Pacific economies dependent on tourism and remittances are barely growing and some of them have also suffered natural disasters
Except for Vanuatu 's economy, most other Pacific economies dependent on tourism and remittances are barely growing. Vanuatu 's economy grew by 3% in 2010, somewhat lower than 3.8% growth achieved in 2009.This reflects lower than expected tourist numbers and delays in the implementation of infrastructure projects.
Fiji 's economy grew by just 0.1% in 2010 after contracting by 3.0% in 2009. The economy experienced declining preferential European Union (EU) sugar prices, highly unfavourable weather conditions (severe flooding in early 2009, the devastating cyclone Tomas in March 2010), a blow to investor confidence from the 2006 military coup and the continuation of the military-led government.

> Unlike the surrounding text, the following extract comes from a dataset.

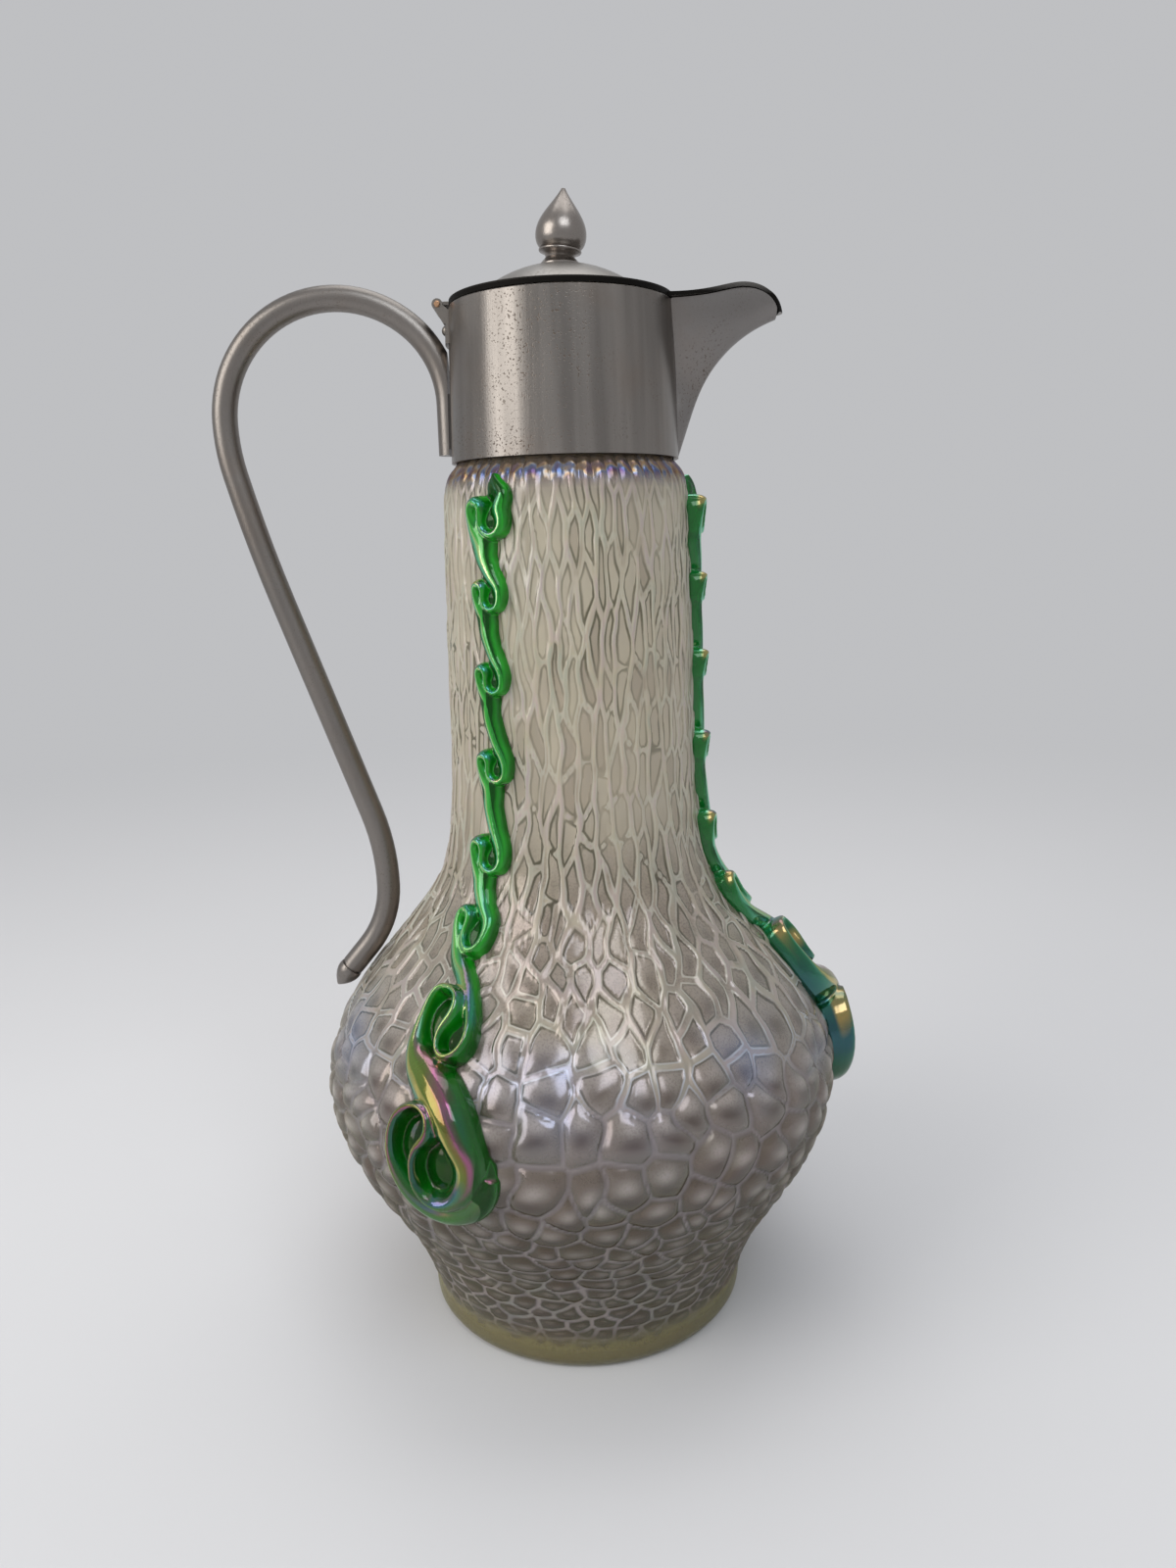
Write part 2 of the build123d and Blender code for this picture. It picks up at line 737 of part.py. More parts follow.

Samoa continues to recover from the devastation of the September 2009 tsunami. Damage and losses to the economy were estimated at US$124 million, with economy contracting by 4.9%. Post-tsunami reconstruction has stimulated Samoa 's economy as did the increase in remittances recorded after the tsunami. Nevertheless, it will take considerable time for the economic damage to be repaired. Samoa 's economy did not grow in 2010.
Tonga 's economy continues to struggle to find its way back to full recovery following the tsunami that hit the country in September 2009.The global economic crisis with lower remittance inflows and lower tourism demand has had a significant impact on the economy with GDP contracting by 0.4% in 2009 and further contracting by 1.2% in 2010.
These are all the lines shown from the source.